New UT Athletics Director Dave Hart, freshly hired from Alabama by UT Chancellor Jimmy Cheek, who came to Knoxville after a long tenure in agriculture in Florida, has a huge decision to make on the direction of the biggest program on campus.
To make matters worse for Hart, men's basketball is in a down cycle now, too, with Cheek's firing of a popular multiple championship winner and program promoter, Bruce Pearl, whom the NCAA later suspended from coaching for three years.
Never before in modern history have the football and men's basketball programs, the two biggest revenue producers, been this far down at the same time.
Tennessee's budget remains in the top five nationally. It is one of only a dozen programs in America that turns a profit, even with payoffs to fired coaches thrown into the mix. Vol fans certainly are getting the poorest return in the country from their donations.
Hart must recognize reality. Tennessee is second all-time to Alabama in the SEC in football. The Big Orange basketballers are second all-time to Kentucky in the SEC. No other conference team by far has done as well in both sports combined in the history of the league than the Volunteers have, with their winning tradition of excellence on the football field and on the hardwood.
With the entrance of Missouri and Texas A&M into the SEC next season, Tennessee is in danger of becoming an also-ran in its own league, on top of having become irrelevant nationally both on the gridiron and in men's hoops. A generous ranking would put them 10th out of the 14 teams in either sport at best, and perhaps much lower in both sports.
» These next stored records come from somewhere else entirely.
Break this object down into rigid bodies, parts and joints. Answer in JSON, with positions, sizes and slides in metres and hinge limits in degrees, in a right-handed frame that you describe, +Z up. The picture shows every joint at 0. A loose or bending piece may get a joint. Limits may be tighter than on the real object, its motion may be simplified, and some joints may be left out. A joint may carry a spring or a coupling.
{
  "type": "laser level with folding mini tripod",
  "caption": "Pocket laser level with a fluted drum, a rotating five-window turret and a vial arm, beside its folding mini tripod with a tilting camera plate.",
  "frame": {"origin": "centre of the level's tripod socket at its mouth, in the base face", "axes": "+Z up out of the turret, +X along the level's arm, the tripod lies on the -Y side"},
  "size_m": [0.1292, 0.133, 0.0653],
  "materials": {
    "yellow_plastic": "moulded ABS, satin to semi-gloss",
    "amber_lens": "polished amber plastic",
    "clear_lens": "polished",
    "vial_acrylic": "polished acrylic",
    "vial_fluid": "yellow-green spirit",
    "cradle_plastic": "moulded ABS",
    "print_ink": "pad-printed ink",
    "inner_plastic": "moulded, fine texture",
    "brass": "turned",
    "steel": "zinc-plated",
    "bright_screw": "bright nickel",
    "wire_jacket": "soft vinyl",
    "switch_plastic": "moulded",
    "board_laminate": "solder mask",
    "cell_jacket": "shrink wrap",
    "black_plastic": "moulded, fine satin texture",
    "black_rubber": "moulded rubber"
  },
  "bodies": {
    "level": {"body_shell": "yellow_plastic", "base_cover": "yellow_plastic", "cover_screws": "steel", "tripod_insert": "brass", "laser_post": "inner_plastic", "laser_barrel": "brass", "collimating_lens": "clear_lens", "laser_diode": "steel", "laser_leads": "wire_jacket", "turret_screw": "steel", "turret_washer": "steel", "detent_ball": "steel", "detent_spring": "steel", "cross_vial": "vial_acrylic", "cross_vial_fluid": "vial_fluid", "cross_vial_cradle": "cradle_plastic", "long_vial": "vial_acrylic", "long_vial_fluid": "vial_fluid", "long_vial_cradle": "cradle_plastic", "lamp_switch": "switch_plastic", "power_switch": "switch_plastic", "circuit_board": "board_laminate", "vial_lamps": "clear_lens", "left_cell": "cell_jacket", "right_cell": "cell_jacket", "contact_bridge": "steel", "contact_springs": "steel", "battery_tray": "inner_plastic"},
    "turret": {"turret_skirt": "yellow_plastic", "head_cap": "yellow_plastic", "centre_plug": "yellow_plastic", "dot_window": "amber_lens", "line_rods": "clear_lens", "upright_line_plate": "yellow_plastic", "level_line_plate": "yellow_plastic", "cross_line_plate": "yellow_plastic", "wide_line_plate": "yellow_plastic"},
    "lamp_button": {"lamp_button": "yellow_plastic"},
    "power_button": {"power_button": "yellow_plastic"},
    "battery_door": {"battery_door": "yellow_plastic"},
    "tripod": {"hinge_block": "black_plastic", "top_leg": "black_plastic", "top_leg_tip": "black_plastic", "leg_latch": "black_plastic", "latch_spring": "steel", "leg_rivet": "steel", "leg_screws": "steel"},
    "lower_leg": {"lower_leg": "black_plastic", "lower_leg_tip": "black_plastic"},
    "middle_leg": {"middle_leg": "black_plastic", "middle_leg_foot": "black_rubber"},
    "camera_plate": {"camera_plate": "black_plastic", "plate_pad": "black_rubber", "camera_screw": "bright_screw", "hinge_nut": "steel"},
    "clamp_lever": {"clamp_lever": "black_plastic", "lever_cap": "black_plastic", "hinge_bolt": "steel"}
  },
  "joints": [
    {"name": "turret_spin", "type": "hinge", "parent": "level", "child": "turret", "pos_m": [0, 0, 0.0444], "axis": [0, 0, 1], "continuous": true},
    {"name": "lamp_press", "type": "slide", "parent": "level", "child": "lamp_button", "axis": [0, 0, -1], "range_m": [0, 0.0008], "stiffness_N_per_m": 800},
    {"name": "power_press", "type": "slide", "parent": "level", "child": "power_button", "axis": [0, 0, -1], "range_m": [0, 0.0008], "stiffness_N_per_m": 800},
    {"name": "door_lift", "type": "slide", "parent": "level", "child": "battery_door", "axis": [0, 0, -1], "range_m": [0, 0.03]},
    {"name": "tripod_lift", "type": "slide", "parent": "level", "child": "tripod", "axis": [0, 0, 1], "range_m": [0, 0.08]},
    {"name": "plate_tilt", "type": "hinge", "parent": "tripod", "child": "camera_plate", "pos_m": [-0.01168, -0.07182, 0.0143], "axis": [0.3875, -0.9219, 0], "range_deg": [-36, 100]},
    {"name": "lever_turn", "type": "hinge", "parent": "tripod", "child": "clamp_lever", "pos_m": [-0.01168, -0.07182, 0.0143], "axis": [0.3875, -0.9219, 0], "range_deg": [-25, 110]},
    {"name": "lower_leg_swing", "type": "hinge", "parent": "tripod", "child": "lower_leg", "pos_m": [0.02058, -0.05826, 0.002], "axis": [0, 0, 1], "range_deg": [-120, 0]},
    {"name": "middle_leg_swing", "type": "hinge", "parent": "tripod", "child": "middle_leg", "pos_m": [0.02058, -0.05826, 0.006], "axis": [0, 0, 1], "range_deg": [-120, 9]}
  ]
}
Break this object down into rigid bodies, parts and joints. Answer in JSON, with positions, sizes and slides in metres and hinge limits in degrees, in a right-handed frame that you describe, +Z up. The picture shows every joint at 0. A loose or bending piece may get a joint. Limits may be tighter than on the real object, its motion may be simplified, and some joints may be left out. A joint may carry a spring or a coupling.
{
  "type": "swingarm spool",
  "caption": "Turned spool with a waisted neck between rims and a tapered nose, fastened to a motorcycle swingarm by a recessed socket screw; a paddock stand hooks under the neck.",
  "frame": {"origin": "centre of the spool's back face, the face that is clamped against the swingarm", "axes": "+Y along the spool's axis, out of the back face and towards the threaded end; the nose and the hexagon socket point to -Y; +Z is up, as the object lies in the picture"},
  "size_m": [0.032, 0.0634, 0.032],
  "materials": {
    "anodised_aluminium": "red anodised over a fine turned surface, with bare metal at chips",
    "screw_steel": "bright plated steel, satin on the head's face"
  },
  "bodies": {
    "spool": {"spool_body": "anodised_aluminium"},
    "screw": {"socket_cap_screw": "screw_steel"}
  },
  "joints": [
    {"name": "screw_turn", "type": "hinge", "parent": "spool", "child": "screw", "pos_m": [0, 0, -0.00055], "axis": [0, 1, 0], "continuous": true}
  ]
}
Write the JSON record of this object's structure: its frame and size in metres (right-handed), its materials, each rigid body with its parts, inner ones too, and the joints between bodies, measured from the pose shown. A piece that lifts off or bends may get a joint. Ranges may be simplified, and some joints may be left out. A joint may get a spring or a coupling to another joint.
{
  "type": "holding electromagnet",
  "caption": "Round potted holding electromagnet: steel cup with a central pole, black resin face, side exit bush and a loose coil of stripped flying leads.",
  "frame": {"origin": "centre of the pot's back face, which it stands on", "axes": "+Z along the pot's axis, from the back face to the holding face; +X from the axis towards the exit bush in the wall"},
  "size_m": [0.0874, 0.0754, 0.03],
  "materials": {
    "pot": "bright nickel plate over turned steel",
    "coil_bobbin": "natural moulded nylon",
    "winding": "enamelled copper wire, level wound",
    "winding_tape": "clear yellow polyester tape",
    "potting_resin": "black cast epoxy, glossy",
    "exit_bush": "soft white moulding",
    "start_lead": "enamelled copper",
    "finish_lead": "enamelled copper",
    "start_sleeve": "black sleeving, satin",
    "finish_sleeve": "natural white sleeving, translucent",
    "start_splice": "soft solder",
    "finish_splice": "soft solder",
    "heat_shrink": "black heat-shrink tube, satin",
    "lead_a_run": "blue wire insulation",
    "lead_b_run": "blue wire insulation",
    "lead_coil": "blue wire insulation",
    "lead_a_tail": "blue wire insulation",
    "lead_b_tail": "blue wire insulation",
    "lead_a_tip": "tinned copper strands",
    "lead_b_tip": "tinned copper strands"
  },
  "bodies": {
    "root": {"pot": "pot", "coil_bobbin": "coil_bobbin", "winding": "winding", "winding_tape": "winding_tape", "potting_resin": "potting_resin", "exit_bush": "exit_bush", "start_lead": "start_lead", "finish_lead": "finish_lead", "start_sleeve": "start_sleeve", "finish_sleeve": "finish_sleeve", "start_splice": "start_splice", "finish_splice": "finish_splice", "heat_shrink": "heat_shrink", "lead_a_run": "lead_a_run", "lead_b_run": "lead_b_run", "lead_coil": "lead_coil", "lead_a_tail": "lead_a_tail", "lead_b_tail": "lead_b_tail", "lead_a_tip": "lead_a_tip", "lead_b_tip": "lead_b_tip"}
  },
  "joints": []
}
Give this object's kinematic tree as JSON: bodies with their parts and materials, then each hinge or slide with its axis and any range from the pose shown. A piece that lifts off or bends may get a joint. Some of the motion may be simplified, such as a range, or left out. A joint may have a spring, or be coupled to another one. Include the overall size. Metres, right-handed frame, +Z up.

Tennessee athletics are at a crossroads. New UT President Joe DiPietro made it clear in a luncheon speech to the Knoxville Quarterback Club last month that he was willing to spend whatever was necessary to make the Volunteers competitive again.
For a school that has shown a reluctance to open the pocketbook wide enough to hire proven championship winners in their last hires, he may get the chance to put his donors' money where his mouth is and be forced to do so sooner rather than later at that, before Vol fortunes decline any further.